Japan’s low birthrate is not seriously out of kilter with the rest of the developed world, but the country is unusual among its economic competitors in shunning mass emigration – or immigration – roughly 2 per cent of the population is classed as “foreign”. That, and one of the planet’s highest life expectancies, has seen the demographic changing.

Yesterday’s report predicts that Japanese women will live on average to 90.93 years in 2060, up from 86.39 years, and men will live to 84.19, up from 79.64.

The shrinking and ageing population means the government will struggle to cope with ballooning social welfare costs, and to pay for Japan’s enormous public debt – at $12 (€9.13) trillion it is the worst in the industrialised world.
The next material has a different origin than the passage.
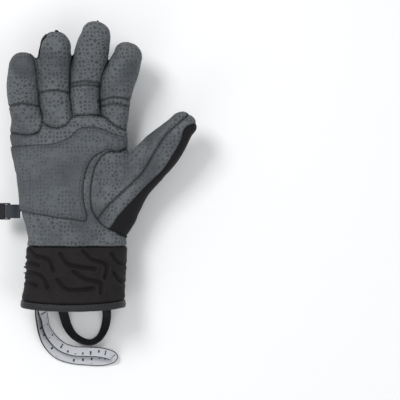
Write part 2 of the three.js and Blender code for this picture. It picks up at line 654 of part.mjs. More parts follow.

Last year’s earthquake and tsunami, and the costs of cleaning up after the Fukushima nuclear meltdown, have added to the burden on state coffers.

Japan’s leading business federation, Keidanren, has for years spoken of the need for up to six million foreign workers, and some politicians have long called for lowering the drawbridge of fortress Japan to allow mass immigration.

“In order for Japan to survive, it must open its doors as an international state to the world and shift toward establishing an ‘immigrant nation’ by accepting immigrants and revitalising Japan,” said a 2007 report by a prominent group of conservative politicians.

Such warnings, however, have not resulted in policy action.